For Korean women, their entire person is judged on how much they like bending over backwards and paddled in the bare ass by The Man. It's all about what kind of husband you get, what kind of men you will attract, what will men think of you.
And here you are, Ms Fatty McFat Fat, boldly barging in with her natural Rubenesque Fertility Goddess figure and no makeup to be seen, demanding that everyone view her as a Person (or possibly Womyn) to be judged on her political views (in a country where wives are often browbeaten - brow optional - to vote the same guy the husband votes), education level and socio-economic status (i.e. being able to buy all that USDA prime and drink all that milk to get those mighty C cups).
How DARE you spit in their faces and tell them all they have looked up to and worked for in their lives is a LIE?
Nuna notes that in our mothers' times, girls used to fight by grabbing on to each other's hair and pulling their scalp as hard as they could. The first person to cry, of course, loses, and other girls used to keep bobbing down to check which girl's face teared up first. Think of it as that: You cry, you lose. Your choice is either to sit there and get your hair pulled out more till you cry, or you pull THEIR hair so hard they cry first.

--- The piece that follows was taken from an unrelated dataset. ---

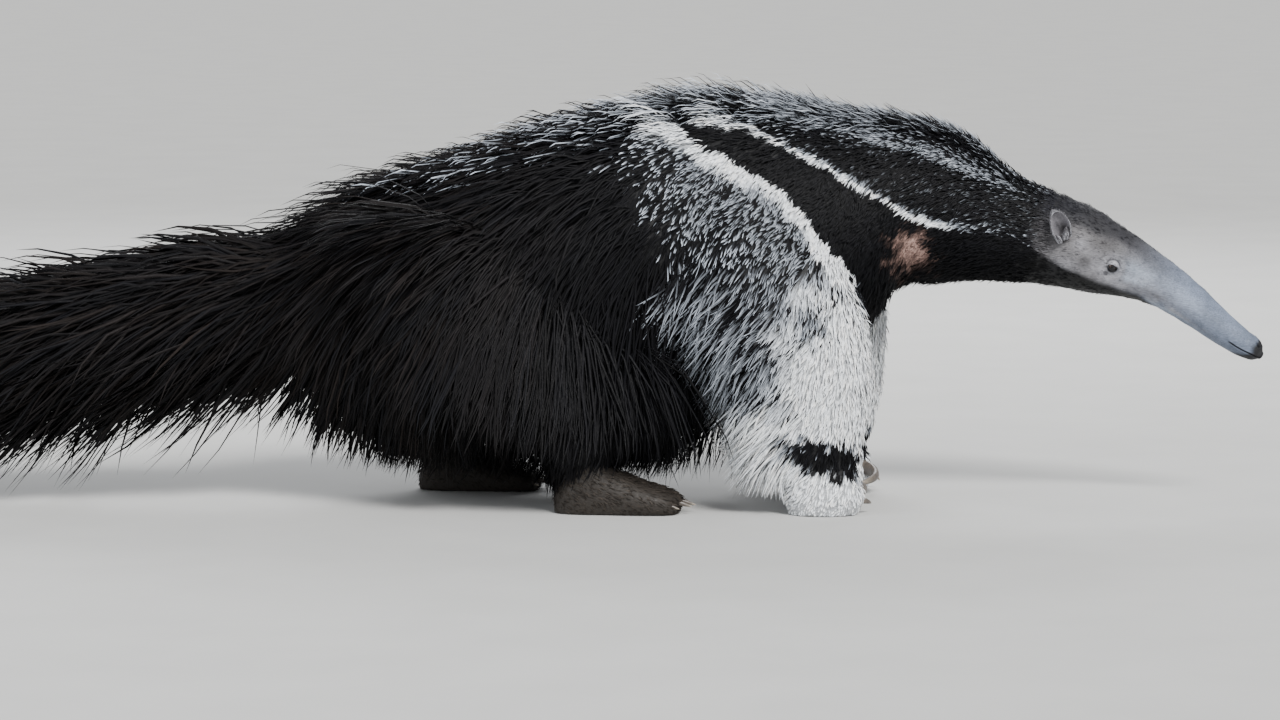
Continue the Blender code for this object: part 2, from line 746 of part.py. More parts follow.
def tail_fan(coat):
    """The locks that spread from the tip of the tail."""
    for i, turn in enumerate(map(math.radians, steps(*FAN_TURNS))):
        lie = (-math.cos(turn), FAN_SPREAD * (i % 3 - 1), math.sin(turn))
        around = 180 if turn < math.radians(FAN_UNDER) else 0
        coat.add(trunk_point, TRUNK[-1][0] - 2, around, lie, FAN_LENGTH, FAN_WIDTH, 0.1, 1.0)


def coat_locks():
    coat = Coat()
    for part in (trunk_coat, skirts, leg_coat, tail_fan):
        part(coat)
    return coat.locks


def floor_block():
    """All that lies under the floor."""
    return region([((0, 0, FLOOR), (0, 0, 1))])


def coarser(made, triangles):
    """Takes out the edges that matter least, down to a number of triangles."""
    coarse = made.modifiers.new("coarse", "DECIMATE")
    coarse.ratio = triangles / sum(len(face.vertices) - 2 for face in made.data.polygons)
    return settle(made)


def body_core():
    """The trunk and the legs, run into each other smoothly."""
    core = trunk_surface()
    combined(core, "UNION", [leg_surface(name, leg) for name, leg in LEGS.items()])
    remesh = core.modifiers.new("remesh", "REMESH")
    remesh.mode = "VOXEL"
    remesh.voxel_size = VOXEL
    smooth = core.modifiers.new("smooth", "SMOOTH")
    smooth.factor = 0.5
    smooth.iterations = SMOOTHING
    settle(core)
    return coarser(core, BODY_TRIANGLES)


def whole_figure():
    """The animal in one piece, with the openings of its face."""
    whole = body_core()
    parts = [head_surface()]
    for name, leg in LEGS.items():
        parts += foot_parts(name, leg)
    for side in (-1, 1):
        parts.append(eyeball("lids", side, GAP + LID))
    parts += coat_locks()
    combined(whole, "UNION", parts)
    largest_surface(whole)
    openings = [floor_block(), mouth()]
    for side in (-1, 1):
        openings += [eyeball("socket", side, GAP), eye_opening(side), nostril(side)]
    for name, leg in LEGS.items():
        shapes = FORECLAWS if leg["rows"] is FORELEG else HINDCLAWS
        openings += [claw(name, leg, shape, CLAW_GAP) for shape in shapes.values()]
    combined(whole, "DIFFERENCE", openings)
    return largest_surface(whole)


def leg_limits(side):
    """The plane that parts the top of a leg from the trunk, and the middle of the body."""
    out, up, way_out, way_up = LEG_TOPS
    return [((0, side * out, up), (0, side * way_out, way_up)), ((0, 0, 0), (0, -side, 0))]


def below(height):
    return [((0, 0, height), (0, 0, 1))]


def sleeve(leg, low, high, behind, outside=None):
    """Planes that keep the coat hanging round a lower leg out of that leg's node."""
    bottom, bottom_depth, bottom_width = leg_section(leg, low / HEIGHT * 100)
    top, top_depth, top_width = leg_section(leg, high / HEIGHT * 100)
    lower = bottom.x - bottom_depth - behind[0]
    upper = top.x - top_depth - behind[1]
    limits = [((upper, 0, high), (low - high, 0, upper - lower))]
    if outside:
        side = leg["side"]
        slope = (top.y - bottom.y) * side + top_width - bottom_width
        out = side * (bottom.y * side + bottom_width + outside)
        limits.append(((0, out, low), (0, side * (high - low), -slope)))
    return limits


def wedge(start):
    """The tail behind a place, parted along the lie of its coat."""
    along = (NOSE_X - start) / HEAD_AND_BODY * 100
    centre = trunk_section(along)[0]
    return [(centre, UNDER_COAT_LIE), (centre, UPPER_COAT_LIE)]


def parted(whole):
    """The figure's nodes, cut from it one after the other."""
    forward = [((BETWEEN_LEGS, 0, 0), (-1, 0, 0))]
    rearward = [((BETWEEN_LEGS, 0, 0), (1, 0, 0))]
    front_feet = [((BETWEEN_FEET, 0, 0), (-1, 0, 0))]
    rear_feet = [((BETWEEN_FEET, 0, 0), (1, 0, 0))]
    nodes = [carved(whole, "head", [BEHIND_EARS]), carved(whole, "neck", [BEFORE_CHEST])]
    for name, start in zip(("tail_tip", "tail_middle", "tail_root"), TAIL_STARTS[::-1]):
        nodes.append(carved(whole, name, wedge(start)))
    for side, word in ((-1, "right"), (1, "left")):
        tops, fore, hind = leg_limits(side), LEGS[f"fore_{word}"], LEGS[f"hind_{word}"]
        for name, limits, height in (
            ("forefoot", front_feet, WRIST),
            ("hindfoot", rear_feet, ANKLE),
            ("forearm", forward + sleeve(fore, WRIST, ELBOW, FOREARM_COAT), ELBOW),
            ("shank", rearward + sleeve(hind, ANKLE, KNEE, SHANK_COAT, SHANK_COAT[0]), KNEE),
            ("upper_arm", forward, 1),
            ("thigh", rearward, 1),
        ):
            nodes.append(carved(whole, f"{name}_{word}", tops + limits + below(height)))
    nodes.append(carved(whole, "chest", [MID_TRUNK]))
    whole.name = "hindquarters"
    nodes.append(largest_surface(whole))
    return nodes


def own_pieces():
    """The nodes that were never part of the flesh: eyes, ears and claws."""
    nodes = []
    for side, word in ((-1, "right"), (1, "left")):
        nodes.append(eyeball(f"eye_{word}", side))
        nodes.append(ear(f"ear_{word}", side))
    for name, leg in LEGS.items():
        shapes = FORECLAWS if leg["rows"] is FORELEG else HINDCLAWS
        for digit, shape in shapes.items():
            nodes.append(claw(f"claw_{name}_{digit}", leg, shape))
    return nodes


def material(name):
    colour, roughness = COLOURS[name]
    made = bpy.data.materials.get(name) or bpy.data.materials.new(name)
    made.use_nodes = True
    shader = made.node_tree.nodes["Principled BSDF"]
    shader.inputs["Base Color"].default_value = (*colour, 1)
    shader.inputs["Roughness"].default_value = roughness
    shader.inputs["Metallic"].default_value = 0.0
    return made


def material_of(name):
    for start, colour in (
        ("eye", "eye"),
        ("claw", "claw"),
        ("head", "face"),
        ("ear", "face"),
        ("forearm", "coat_white"),
        ("upper_arm", "coat_grizzled"),
        ("neck", "coat_grizzled"),
    ):
        if name.startswith(start):
            return material(colour)
    return material("coat_black")


def main():
    for old in list(bpy.data.objects):
        bpy.data.objects.remove(old)
    nodes = parted(whole_figure()) + own_pieces()
    bpy.context.view_layer.update()
    corners = [point for node in nodes for point in (v.co for v in node.data.vertices)]
    middle_x = (max(p.x for p in corners) + min(p.x for p in corners)) / 2
    middle_y = (max(p.y for p in corners) + min(p.y for p in corners)) / 2
    root = bpy.data.objects.new("anteater", None)
    bpy.context.scene.collection.objects.link(root)
    for node in nodes:
        node.data.transform(Matrix.Translation((-middle_x, -middle_y, 0)))
        node.parent = root
        node.data.materials.clear()
        node.data.materials.append(material_of(node.name))
        node.data.shade_smooth()
        node.data.set_sharp_from_angle(angle=math.radians(50))


main()
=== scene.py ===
"""The looks of a giant anteater in mid-stride, a still figure at life size.

Metres, +Z up. The sections of the body are those of the solids, worked out before the figure was
moved to its place over the origin, so every finished mesh is moved by the same step at the end.
One skin lies inside the solids by the depth of the coat, and tufts of hair rise from it.
"""

import math

from collections import namedtuple

import bmesh
import bpy
import numpy as np
from mathutils import Matrix, Vector
from mathutils.kdtree import KDTree


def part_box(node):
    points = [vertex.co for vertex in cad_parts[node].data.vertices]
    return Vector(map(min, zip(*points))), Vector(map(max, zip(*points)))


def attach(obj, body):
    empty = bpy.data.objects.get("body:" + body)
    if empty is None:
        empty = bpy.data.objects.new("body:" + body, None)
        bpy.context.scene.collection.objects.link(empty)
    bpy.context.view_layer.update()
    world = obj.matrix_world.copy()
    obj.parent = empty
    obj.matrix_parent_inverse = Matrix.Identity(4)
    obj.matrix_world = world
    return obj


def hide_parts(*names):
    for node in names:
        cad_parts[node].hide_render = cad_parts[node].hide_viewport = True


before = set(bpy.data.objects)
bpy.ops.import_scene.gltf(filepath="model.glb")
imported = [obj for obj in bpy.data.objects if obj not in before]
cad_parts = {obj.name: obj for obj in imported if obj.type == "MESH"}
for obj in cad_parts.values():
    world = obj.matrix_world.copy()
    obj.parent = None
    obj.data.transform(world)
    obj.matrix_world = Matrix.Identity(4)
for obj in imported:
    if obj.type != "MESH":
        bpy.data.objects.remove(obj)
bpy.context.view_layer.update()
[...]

So! Nuna would like to impart on those of us larger than life women (Nuna herself is an intimidating 172cm and 70kgs) that the best way is to insult them back: Nuna's favourite is *fake looud sneeze* "Oh I'm sorry, I'm allergic to cheap makeup brands." or "Yeah, I know I'm fat, and earn twice as much as your kids ever will 'cos they're crap at school" to perfect strangers, and to the people you're sure to meet again? "Oh Aunty, you're soooooo oooooooold with your quaint, ooooooold views. Who needs a man except to open jars and take out the garbage in this day and age?"